Hello!
I’m writing this from a tired, happy place. Last Wednesday, my team reached another milestone: we hosted Sana’s second annual AI Summit in Stockholm. And it was a big success.
The Summit’s purpose is to explore the impact of AI across disciplines. We host it for around 500 guests at Stockholm’s Eric Ericsonhallen, a beautiful 19th-century (now desacrilised) church modelled on the Pantheon in Rome—creating the perfect contrast between past and future.
End-to-end, the project takes us around 5 months. This year, we wanted to highlight more real-life examples of how AI is being used to solve deep societal problems while still allowing sufficient space for philosophical reflection.

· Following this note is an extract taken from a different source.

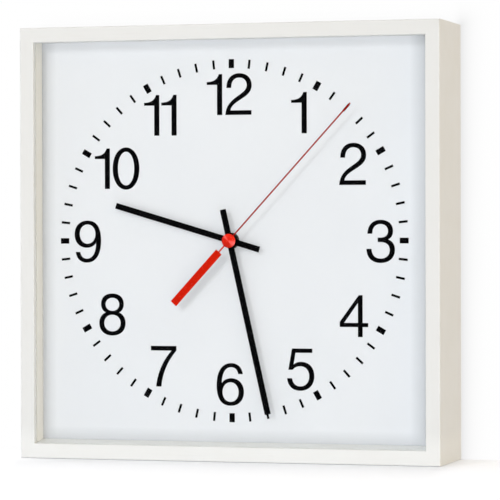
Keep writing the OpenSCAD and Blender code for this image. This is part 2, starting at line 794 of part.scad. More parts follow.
module centre_wheel() color("#e9d9a8") in_view() difference() {
    union() {
        bar(minute_pipe_r, centre_z - pipe_foot, minute_pipe_end);
        rotate(centre_turn) {
            wheel(centre_n, train_m, third_shift, centre_z, wheel_t, centre_hub_r);
            pinion(cannon_n, motion_m, motion_shift, cannon_z, pinion_t);
        }
    }
    bar(arbor_r + play, centre_z - 1, minute_pipe_end + 1);
}

module motion_wheel() color("#f2efe6") in_view() translate(motion_at) difference() {
    rotate(motion_turn) {
        wheel(motion_n, motion_m, motion_shift, motion_wheel_z, wheel_t, motion_hub_r);
        pinion(motion_pinion_n, motion_m, motion_shift, motion_wheel_z + wheel_t, motion_pinion_t);
    }
    bar(motion_post_r + play, motion_wheel_z - 1, plate_back);
}

module hour_wheel() color("#e9d9a8") in_view() difference() {
    union() {
        bar(hour_pipe_r, hour_wheel_z, hour_pipe_end);
        rotate(hour_turn)
            wheel(hour_n, motion_m, motion_shift, hour_wheel_z, hour_wheel_t, hour_hub_r);
    }
    bar(minute_pipe_r + play, hour_wheel_z - 1, hour_pipe_end + 1);
}

module setting_shaft() color("#f2efe6") in_view() translate(set_at) {
    bar(pivot_r, cannon_z, plate_back + pivot_deep);
    bar(set_shaft_r, move_back - knob_len + knob_skin, cannon_z + pinion_t);
    rotate(set_turn) pinion(set_n, motion_m, motion_shift, cannon_z, pinion_t);
}

// Knob with shallow flutes for the fingers
module setting_knob() color("#1d1d1f") in_view() translate([0, 0, move_back - knob_len])
    translate(set_at) difference() {
        union() {
            linear_extrude(knob_t)
                polygon([for (a = [0:5:355]) polar(knob_r + flute * cos(a * flutes), a)]);
            bar(knob_stem_r, 0, knob_stem);
        }
        bar(set_shaft_r, knob_skin, knob_len);
        bar(knob_hollow_r, -1, knob_hollow);
    }

// A flat hand with a round boss, pointing up from the axis
module hand(w, len, tail, z, boss_r, boss_low, boss_high, bore_r) difference() {
    union() {
        block([-w / 2, -tail, z], [w / 2, len, z + hand_t]);
        bar(boss_r, boss_low, boss_high);
    }
    bar(bore_r, boss_low - 1, boss_high + 1);
}

module hour_hand() color("#141414") in_view() rotate(-hour_dir)
    hand(hour_w, hour_len, hour_tail, hour_z, hour_boss_r, hour_z - boss_out, hour_z + hand_t,
        hour_pipe_r);

module minute_hand() color("#141414") in_view() rotate(-minute_dir)
    hand(minute_w, minute_len, minute_tail, minute_z, minute_boss_r, minute_z - minute_boss_out,
        minute_z + hand_t + minute_boss_over, minute_pipe_r);

module hand_nut() color("#c8a24a") in_view() difference() {
    translate([0, 0, hand_nut_z]) cylinder(r = hand_nut_r, h = hand_nut_t, $fn = 6);
    bar(minute_pipe_r, hand_nut_z - 1, hand_nut_z + 2);
}

module second_hand() color("#c41e14") in_view() rotate(-second_dir) difference() {
    union() {
        block([-needle_w / 2, -weight_start, second_z_front],
            [needle_w / 2, needle_len, second_z_front + needle_t]);
        block([-weight_w / 2, -weight_end, second_z_front],
            [weight_w / 2, -weight_start, second_z_front + needle_t]);
        bar(second_eye_r, second_z_front, second_z_front + needle_t);
        bar(second_tube_r, second_tube_z, second_z_front + needle_t);
    }
    bar(arbor_r, second_tube_z - 1, second_z_front + arbor_out);
}

module second_cap() color("#d8261c") in_view() translate([0, 0, second_z_front + needle_t])
    rotate_extrude() polygon([
        [0, 0], [cap_r - cap_round, 0], [cap_r, cap_round], [cap_r, cap_rim - cap_round],
        [cap_r - cap_round, cap_rim], [cap_r / 2, (cap_rim + cap_t + cap_round) / 2],
        [cap_flat_r, cap_t], [0, cap_t]]);

rail(0);  // rail_bottom
rail(1);  // rail_right
rail(2);  // rail_top
rail(3);  // rail_left
spacer(0);  // spacer_bottom
spacer(1);  // spacer_right
spacer(2);  // spacer_top
spacer(3);  // spacer_left
corner_fasteners();
glass();
dial();
minute_marks();
backing_board();
board_clips();
clip_screws();
hanger_plate();
hanger_screws();
rubber_washer();
centre_bush();
dial_washer();
fixing_nut();
movement_base();
middle_plate();
rear_bridge();
movement_cover();
circuit_board();
circuit_chip();
quartz_crystal();
stator();
coil_core();
coil_bobbin();
coil_winding();
coil_screws();
contact_plus();
contact_minus();
battery();
rotor_magnet();
rotor_pinion();
intermediate_wheel();
second_wheel();
third_wheel();
centre_wheel();
motion_wheel();
hour_wheel();
setting_shaft();
setting_knob();
hour_hand();
minute_hand();
hand_nut();
second_hand();
second_cap();
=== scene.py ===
# Looks of a square quartz wall clock: lacquered frame, enamelled dial with plain printed numerals,
# glass, painted hands and a battery movement. Everything is in metres, in the frame of the packed
# part: X to the right, Y into the wall, Z up. The origin is the hanging point on the wall plane.
import json
import math
import bpy
from mathutils import Matrix, Vector


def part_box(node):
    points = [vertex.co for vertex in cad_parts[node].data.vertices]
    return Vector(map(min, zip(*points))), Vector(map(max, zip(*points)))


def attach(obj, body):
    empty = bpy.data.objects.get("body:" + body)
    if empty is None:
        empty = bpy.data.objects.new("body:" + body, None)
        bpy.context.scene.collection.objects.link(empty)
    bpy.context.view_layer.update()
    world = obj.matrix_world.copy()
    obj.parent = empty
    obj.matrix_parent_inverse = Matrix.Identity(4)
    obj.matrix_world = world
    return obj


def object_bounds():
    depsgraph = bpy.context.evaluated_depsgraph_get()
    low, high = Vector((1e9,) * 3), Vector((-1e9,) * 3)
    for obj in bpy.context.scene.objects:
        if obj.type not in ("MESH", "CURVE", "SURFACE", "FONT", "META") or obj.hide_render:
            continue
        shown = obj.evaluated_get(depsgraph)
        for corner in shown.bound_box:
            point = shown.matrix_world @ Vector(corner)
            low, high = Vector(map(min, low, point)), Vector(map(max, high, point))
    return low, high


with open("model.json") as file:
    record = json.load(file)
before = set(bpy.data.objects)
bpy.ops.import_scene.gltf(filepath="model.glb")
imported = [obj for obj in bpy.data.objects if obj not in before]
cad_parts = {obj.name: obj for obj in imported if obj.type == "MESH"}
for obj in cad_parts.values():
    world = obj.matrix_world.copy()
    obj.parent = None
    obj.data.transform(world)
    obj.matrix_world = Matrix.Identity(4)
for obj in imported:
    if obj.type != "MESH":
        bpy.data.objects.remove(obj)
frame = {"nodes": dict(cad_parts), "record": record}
MM = 0.001
cad_box = [list(corner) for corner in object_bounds()]

# Places read from the frame
dial_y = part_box("dial")[0].y
print_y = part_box("minute_marks")[0].y
cap_low, cap_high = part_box("second_cap")
axis_x = (cap_low.x + cap_high.x) / 2
axis_z = (cap_low.z + cap_high.z) / 2
case_low, case_high = Vector(cad_box[0]), Vector(cad_box[1])
AXIS = (axis_x, 0, axis_z)


# Shader graphs

EVEN = (1, 1, 1)
WHITE = (1, 1, 1, 1)


class Graph:
    """A node tree, with short ways to add to it. Inputs are values, or outputs of other nodes."""

    def __init__(self, tree):
        self.tree = tree

    def node(self, kind, inputs=None, **settings):
        """Adds a shader node and gives its outputs."""
        made = self.tree.nodes.new("ShaderNode" + kind)
        for key, value in settings.items():
            setattr(made, key, value)
        for key, value in (inputs or {}).items():
            if isinstance(value, bpy.types.NodeSocket):
                self.tree.links.new(value, made.inputs[key])
            else:
                made.inputs[key].default_value = value
        return made.outputs

    def calc(self, operation, *values):
        """One operation on numbers."""
        return self.node("Math", dict(enumerate(values)), operation=operation)[0]

    def between(self, value, low, high, to_low=0, to_high=1):
        """Goes from to_low to to_high while value goes from low to high, and no further."""
        return self.node("MapRange", {0: value, 1: low, 2: high, 3: to_low, 4: to_high})[0]

    def scaled(self, vector, factor):
        """A vector or colour times a number."""
        return self.node("VectorMath", {0: vector, "Scale": factor}, operation="SCALE")[0]

    def dot(self, vector, direction):
        """How far a vector reaches along a direction."""
        inputs = {0: vector, 1: direction}
        return self.node("VectorMath", inputs, operation="DOT_PRODUCT")["Value"]

    def parts(self, vector):
        """The X, Y and Z of a vector."""
        return self.node("SeparateXYZ", {0: vector})

    def seen(self, path):
        """1 for the rays by which the camera sees a thing, directly, mirrored or through glass."""
        mirrored = self.calc("MAXIMUM", path["Is Glossy Ray"], path["Is Transmission Ray"])
        return self.calc("MAXIMUM", path["Is Camera Ray"], mirrored)


class Finish(Graph):
    """A Principled material whose colour, roughness and bump come from procedural layers."""

    def __init__(self, name, color, roughness, sockets=None):
        self.material = bpy.data.materials.new(name)
        self.material.use_nodes = True
        super().__init__(self.material.node_tree)
        self.shader = self.tree.nodes["Principled BSDF"]
        self.color = color
        self.shader.inputs["Base Color"].default_value = (*color, 1)
        self.shader.inputs["Roughness"].default_value = roughness
        for socket, value in (sockets or {}).items():
            self.shader.inputs[socket].default_value = value
        self.place = self.node("TexCoord")["Object"]

    def stretched(self, stretch=EVEN, centre=(0, 0, 0)):
        """Object coordinates in metres, moved to a centre and scaled along each axis."""
        moved = self.node("VectorMath", {0: self.place, 1: centre}, operation="SUBTRACT")[0]
        return self.node("VectorMath", {0: moved, 1: stretch}, operation="MULTIPLY")[0]

    def noise(self, size, detail=3, stretch=EVEN, distortion=0.0):
        """Noise whose features are about size metres across."""
        return self.node("TexNoise", {"Vector": self.stretched(stretch), "Scale": 1 / size,
                                      "Detail": detail, "Distortion": distortion})["Fac"]

    def cells(self, size):
        """One random value for each cell, with cells about size metres across."""
        made = self.node("TexVoronoi", {"Vector": self.stretched(), "Scale": 1 / size})
        return self.node("SeparateColor", {0: made["Color"]})[0]

    def rings(self, pitch, centre, distortion):
        """Turning marks: rings about an axis along Y through centre."""
        inputs = {"Vector": self.stretched((1, 0, 1), centre), "Scale": 0.5 / pitch / math.pi,
                  "Distortion": distortion, "Detail": 2.0}
        return self.node("TexWave", inputs, wave_type="RINGS", rings_direction="SPHERICAL")["Fac"]

    def facing(self):
        """How far the surface looks into the wall, along Y."""
        return self.parts(self.node("NewGeometry")["True Normal"])[1]

    def tint(self, value, color, low=0.35, high=0.65):
        """Mixes the base colour towards another where value goes from low to high."""
        base = self.shader.inputs["Base Color"]
        before = base.links[0].from_socket if base.links else (*self.color, 1)
        inputs = {"Factor": self.between(value, low, high), 6: before, 7: (*color, 1)}
        self.tree.links.new(self.node("Mix", inputs, data_type="RGBA")[2], base)
        return self

    def lighten(self, factor):
        """Multiplies the base colour, which is tinted already, by a factor from the graph."""
        base = self.shader.inputs["Base Color"]
        self.tree.links.new(self.scaled(base.links[0].from_socket, factor), base)
        return self

    def gloss(self, value, to_low, to_high, low=0.3, high=0.7):
        """Roughness that follows value."""
        followed = self.between(value, low, high, to_low, to_high)
        self.tree.links.new(followed, self.shader.inputs["Roughness"])
        return self

    def relief(self, value, height):
        """Bump of a real height in metres, on top of any relief already there."""
        normal = self.shader.inputs["Normal"]
        inputs = {"Height": value, "Distance": height}
        if normal.links:
            inputs["Normal"] = normal.links[0].from_socket
        self.tree.links.new(self.node("Bump", inputs)[0], normal)
        return self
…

We landed on this program:
On the state of AI — Renowned technology analyst Benedict Evans unpacked the past year’s AI trends.
Geoffrey Hinton’s thesis — The world’s most influential computer and cognitive scientist talked about everything from his life as a young researcher and mentoring OpenAI’s former Chief Scientist Ilya Sutskever to his beliefs on AI’s ability to be creative and experience emotions.
On building Sana AI — Sana’s founder and CEO Joel Hellermark shared the biggest lessons from, and plans for, making our AI knowledge assistant universally accessible.
On reimagining medicine Computer scientist and Coursera co-founder Daphne Koller explained how her latest company insitro is using machine learning and data to reimagine medicine and accelerate drug discovery.
Max Tegmark’s thesis — The physicist, AI researcher and NYT-bestselling author who spearheaded last year’s Open Letter on pausing giant AI experiments discussed his views on AI safety, consciousness, meaning, and more.
On cancer treatment and diagnosis — MIT professor Regina Barzilay discussed her latest research into applying machine learning to treat and cure lung cancer more effectively. A brilliant computer scientist, Regina was inspired to focus on AI for healthcare after surviving breast cancer in 2014.
On the future of science and knowledge — A fantastic fireside between two highly influential computer scientists Max Jaderberg and Tuomas Sandholm. Max leads the research and development of AlphaFold 3, the revolutionary new AI model capable of predicting the structure and interaction of all life’s molecules. Tuomas is a prolific professor and entrepreneur best-known for building Libratus, the first and only AI to beat top humans at poker.
On the UI for AGI — Nothing’s founder Carl Pei, Spotify’s Co-President Gustav Söderström, and The Browser Company’s CEO Josh Miller explored how we’ll interact with software and hardware once we reach artificial general intelligence.
On alternative intelligence — Bestselling author Jeanette Winterson delivered a beautiful keynote on why AI might just be the making of humanity.
Jeanette’s appearance was a personal highlight for me. I’ve admired her writing for a long time; some of you might even remember the odd reference or two from past posts.
Jeanette has a longstanding interest in technology and AI. Her essay collection 12 Bytes: how artificial intelligence will change the way we live and love has been a critical source of reflection and inspiration as I’ve tried to navigate my way through the AI sector as a non-technical person.
Inviting Jeanette to speak was risky but right. Novelists aren’t the obvious choice for a tech conference, and Jeanette even told us she was surprised that we’d invited her. But that’s why it was so important she was there—to burst the science/engineering bubble and offer a different way in. And boy did she deliver. She concluded the Summit with a 20-minute keynote that sparked joy, laughter, and tears.
Interdisciplinary thinking matters more than ever. If you’re subscribed to Pass It On, hopefully you believe that too. Let’s keep fighting for it together.